What the task requires =
Can the data below be set down again exactly, line for line?
# # #
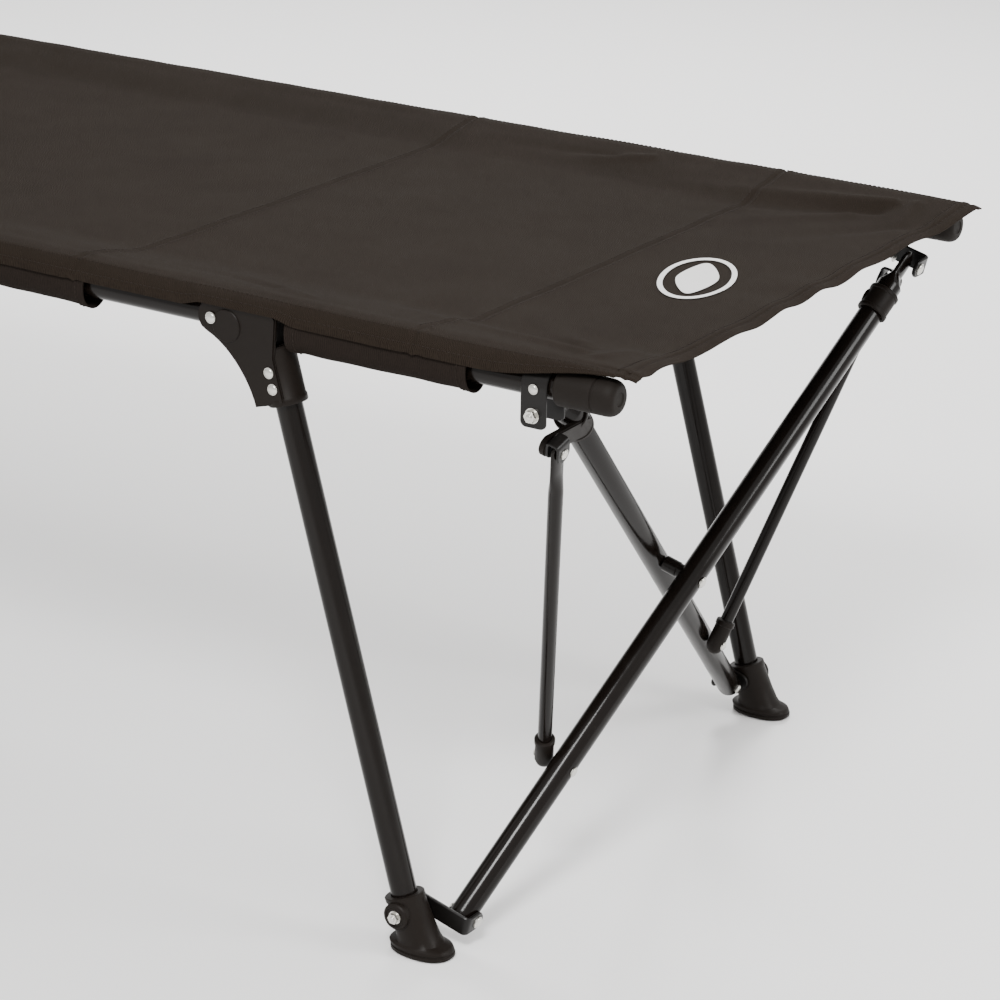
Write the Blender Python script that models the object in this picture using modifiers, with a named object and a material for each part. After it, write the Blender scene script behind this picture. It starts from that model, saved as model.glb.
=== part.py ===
"""Folding cot: a fabric bed on two hinged side rails, four splayed legs and a scissor frame at each end."""
import math

import bmesh
import bpy
from mathutils import Matrix, Vector

# Driving dimensions, in metres. +X is the foot end, +Y the sleeper's left, +Z up.
BED_HALF_LENGTH = 0.965
RAIL_HEIGHT = 0.512
RAIL_Y = 0.290
TUBE_RADIUS = 0.011
GAP = 0.0003
SIDES = 16
PIN_SIDES = 12
DOME_STEPS = 4

# Pivots of the foot-end right corner, as (x, z)
MID_RAIL_PIVOT = (0.589, 0.512)
END_RAIL_PIVOT = (0.668, 0.508)
LEG_TOP = (0.640, 0.494)
FOOT_BOLT = (0.771, 0.034)
END_BOLT = (0.890, 0.490)
CENTRE_PIVOT_DROP = 0.030
CENTRE_EAR_RADIUS = 0.0088
CENTRE_SLEEVE_RADIUS = 0.0142

# Scissor diagonals: distance inboard of the rail, and the two layers along the scissor's normal
PIN_INSET = 0.032
OUTER_LAYER = 0.034
INNER_LAYER = -0.005
STRUT_LAYER = (OUTER_LAYER + INNER_LAYER) / 2
STRUT_RADIUS = 0.006
STRUT_FOOT_DISTANCE = 0.150
STRUT_TOP_INSET = 0.013
STRUT_TOP_DROP = 0.032
COLLAR_DROP = 0.034
COLLAR_LENGTH = 0.024
COLLAR_RADIUS = 0.0131
ARM_THICKNESS = 0.006
ARM_HALF_WIDTH = 0.0085
SPACER_RADIUS = 0.0070

# Fittings
PLATE = 0.0034
STRAP_HALF_WIDTH = 0.0085
CLEVIS_LEAF_INSET = 0.0166
YOKE_LEAF_INSET = 0.0150
PIN_RADIUS = 0.0033
PIN_HOLE = 0.0040
BRACKET_HALF_WIDTH = 0.0144
KNUCKLE_INNER = 0.0117
KNUCKLE_OUTER = 0.0158
SOCKET_RADIUS = 0.0150
BOOT_RADIUS = 0.0155
SOLE_HEIGHT = 0.009
SOLE_RADIUS = 0.019
SOLE_STRETCH = 1.5
SOLE_FORWARD = 0.015
BOOT_DEPTH = 0.014
SOCKET_LENGTH = 0.047
CAP_RADIUS = 0.0146
BED_BOTTOM = RAIL_HEIGHT + 0.0152
BED_THICKNESS = 0.006
BED_HALF_WIDTH = RAIL_Y + 0.014
PANEL_SPLIT = 0.640

COLOURS = {
    "steel": ((0.012, 0.011, 0.011), 0.28, 0.6),
    "plastic": ((0.016, 0.015, 0.015), 0.5, 0.0),
    "zinc": ((0.6, 0.6, 0.58), 0.35, 1.0),
    "fabric": ((0.035, 0.030, 0.027), 0.9, 0.0),
}


def clear_scene():
    for item in list(bpy.data.objects):
        bpy.data.objects.remove(item, do_unlink=True)


def new_collection(name):
    collection = bpy.data.collections.new(name)
    bpy.context.scene.collection.children.link(collection)
    return collection


def material(kind):
    found = bpy.data.materials.get(kind)
    if found:
        return found
    colour, roughness, metallic = COLOURS[kind]
    made = bpy.data.materials.new(kind)
    made.use_nodes = True
    shader = made.node_tree.nodes["Principled BSDF"]
    shader.inputs["Base Color"].default_value = (*colour, 1.0)
    shader.inputs["Roughness"].default_value = roughness
    shader.inputs["Metallic"].default_value = metallic
    return made


def mesh_object(name, bm, kind):
    mesh = bpy.data.meshes.new(name)
    bm.to_mesh(mesh)
    bm.free()
    item = bpy.data.objects.new(name, mesh)
    item.data.materials.append(material(kind))
    COT.objects.link(item)
    return item


def rod(name, start, end, radius, kind="steel", sides=SIDES, end_radius=None):
    """A capped cylinder or cone between two points."""
    start = Vector(start)
    end = Vector(end)
    along = end - start
    bm = bmesh.new()
    bmesh.ops.create_cone(
        bm,
        cap_ends=True,
        segments=sides,
        radius1=radius,
        radius2=radius if end_radius is None else end_radius,
        depth=along.length,
    )
    turn = Vector((0, 0, 1)).rotation_difference(along.normalized()).to_matrix().to_4x4()
    bm.transform(Matrix.Translation((start + end) / 2) @ turn)
    return mesh_object(name, bm, kind)


def round_tube(name, start, end, radius, kind="steel"):
    """A tube with domed ends: a profile turned by a Screw modifier. The domes reach past start and end."""
    start = Vector(start)
    end = Vector(end)
    length = (end - start).length
    top = [(x, length + z) for x, z in reversed(arc(0.0, 0.0, radius, 0, 90, DOME_STEPS))]
    bottom = [(x, z) for x, z in reversed(arc(0.0, 0.0, radius, -90, 0, DOME_STEPS))]
    profile = top + bottom
    bm = bmesh.new()
    points = [bm.verts.new((max(x, 0.0), 0, z)) for x, z in profile]
    for a, b in zip(points, points[1:]):
        bm.edges.new((a, b))
    item = mesh_object(name, bm, kind)
    turned = item.modifiers.new("turned", "SCREW")
    turned.steps = SIDES
    turned.render_steps = SIDES
    turned.use_merge_vertices = True
    turned.merge_threshold = 0.0001
    bake(item)
    turn = Vector((0, 0, 1)).rotation_difference((end - start).normalized()).to_matrix().to_4x4()
    item.data.transform(Matrix.Translation(start) @ turn)
    return item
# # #
Solution for this problem =
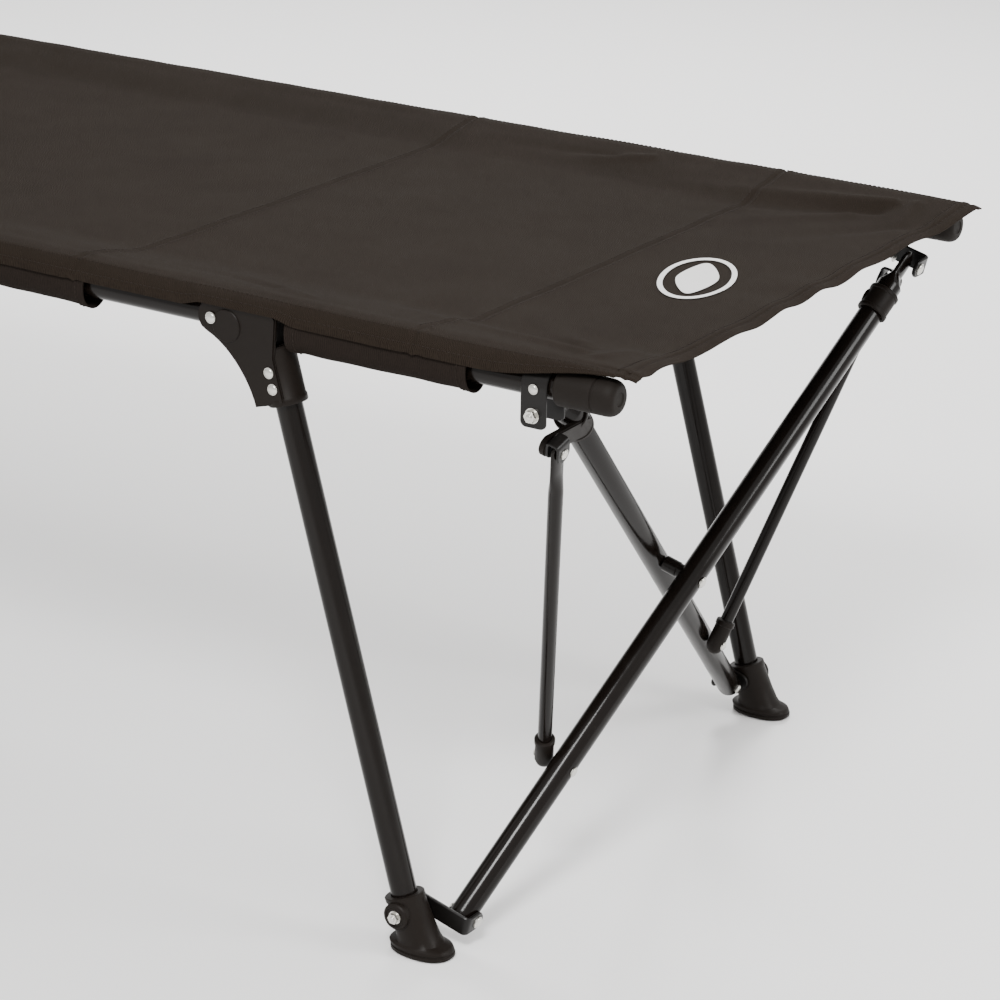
Write the Blender Python script that models the object in this picture using modifiers, with a named object and a material for each part. After it, write the Blender scene script behind this picture. It starts from that model, saved as model.glb.
=== part.py ===
"""Folding cot: a fabric bed on two hinged side rails, four splayed legs and a scissor frame at each end."""
import math

import bmesh
import bpy
from mathutils import Matrix, Vector

# Driving dimensions, in metres. +X is the foot end, +Y the sleeper's left, +Z up.
BED_HALF_LENGTH = 0.965
RAIL_HEIGHT = 0.512
RAIL_Y = 0.290
TUBE_RADIUS = 0.011
GAP = 0.0003
SIDES = 16
PIN_SIDES = 12
DOME_STEPS = 4

# Pivots of the foot-end right corner, as (x, z)
MID_RAIL_PIVOT = (0.589, 0.512)
END_RAIL_PIVOT = (0.668, 0.508)
LEG_TOP = (0.640, 0.494)
FOOT_BOLT = (0.771, 0.034)
END_BOLT = (0.890, 0.490)
CENTRE_PIVOT_DROP = 0.030
CENTRE_EAR_RADIUS = 0.0088
CENTRE_SLEEVE_RADIUS = 0.0142

# Scissor diagonals: distance inboard of the rail, and the two layers along the scissor's normal
PIN_INSET = 0.032
OUTER_LAYER = 0.034
INNER_LAYER = -0.005
STRUT_LAYER = (OUTER_LAYER + INNER_LAYER) / 2
STRUT_RADIUS = 0.006
STRUT_FOOT_DISTANCE = 0.150
STRUT_TOP_INSET = 0.013
STRUT_TOP_DROP = 0.032
COLLAR_DROP = 0.034
COLLAR_LENGTH = 0.024
COLLAR_RADIUS = 0.0131
ARM_THICKNESS = 0.006
ARM_HALF_WIDTH = 0.0085
SPACER_RADIUS = 0.0070

# Fittings
PLATE = 0.0034
STRAP_HALF_WIDTH = 0.0085
CLEVIS_LEAF_INSET = 0.0166
YOKE_LEAF_INSET = 0.0150
PIN_RADIUS = 0.0033
PIN_HOLE = 0.0040
BRACKET_HALF_WIDTH = 0.0144
KNUCKLE_INNER = 0.0117
KNUCKLE_OUTER = 0.0158
SOCKET_RADIUS = 0.0150
BOOT_RADIUS = 0.0155
SOLE_HEIGHT = 0.009
SOLE_RADIUS = 0.019
SOLE_STRETCH = 1.5
SOLE_FORWARD = 0.015
BOOT_DEPTH = 0.014
SOCKET_LENGTH = 0.047
CAP_RADIUS = 0.0146
BED_BOTTOM = RAIL_HEIGHT + 0.0152
BED_THICKNESS = 0.006
BED_HALF_WIDTH = RAIL_Y + 0.014
PANEL_SPLIT = 0.640

COLOURS = {
    "steel": ((0.012, 0.011, 0.011), 0.28, 0.6),
    "plastic": ((0.016, 0.015, 0.015), 0.5, 0.0),
    "zinc": ((0.6, 0.6, 0.58), 0.35, 1.0),
    "fabric": ((0.035, 0.030, 0.027), 0.9, 0.0),
}


def clear_scene():
    for item in list(bpy.data.objects):
        bpy.data.objects.remove(item, do_unlink=True)


def new_collection(name):
    collection = bpy.data.collections.new(name)
    bpy.context.scene.collection.children.link(collection)
    return collection


def material(kind):
    found = bpy.data.materials.get(kind)
    if found:
        return found
    colour, roughness, metallic = COLOURS[kind]
    made = bpy.data.materials.new(kind)
    made.use_nodes = True
    shader = made.node_tree.nodes["Principled BSDF"]
    shader.inputs["Base Color"].default_value = (*colour, 1.0)
    shader.inputs["Roughness"].default_value = roughness
    shader.inputs["Metallic"].default_value = metallic
    return made


def mesh_object(name, bm, kind):
    mesh = bpy.data.meshes.new(name)
    bm.to_mesh(mesh)
    bm.free()
    item = bpy.data.objects.new(name, mesh)
    item.data.materials.append(material(kind))
    COT.objects.link(item)
    return item


def rod(name, start, end, radius, kind="steel", sides=SIDES, end_radius=None):
    """A capped cylinder or cone between two points."""
    start = Vector(start)
    end = Vector(end)
    along = end - start
    bm = bmesh.new()
    bmesh.ops.create_cone(
        bm,
        cap_ends=True,
        segments=sides,
        radius1=radius,
        radius2=radius if end_radius is None else end_radius,
        depth=along.length,
    )
    turn = Vector((0, 0, 1)).rotation_difference(along.normalized()).to_matrix().to_4x4()
    bm.transform(Matrix.Translation((start + end) / 2) @ turn)
    return mesh_object(name, bm, kind)


def round_tube(name, start, end, radius, kind="steel"):
    """A tube with domed ends: a profile turned by a Screw modifier. The domes reach past start and end."""
    start = Vector(start)
    end = Vector(end)
    length = (end - start).length
    top = [(x, length + z) for x, z in reversed(arc(0.0, 0.0, radius, 0, 90, DOME_STEPS))]
    bottom = [(x, z) for x, z in reversed(arc(0.0, 0.0, radius, -90, 0, DOME_STEPS))]
    profile = top + bottom
    bm = bmesh.new()
    points = [bm.verts.new((max(x, 0.0), 0, z)) for x, z in profile]
    for a, b in zip(points, points[1:]):
        bm.edges.new((a, b))
    item = mesh_object(name, bm, kind)
    turned = item.modifiers.new("turned", "SCREW")
    turned.steps = SIDES
    turned.render_steps = SIDES
    turned.use_merge_vertices = True
    turned.merge_threshold = 0.0001
    bake(item)
    turn = Vector((0, 0, 1)).rotation_difference((end - start).normalized()).to_matrix().to_4x4()
    item.data.transform(Matrix.Translation(start) @ turn)
    return item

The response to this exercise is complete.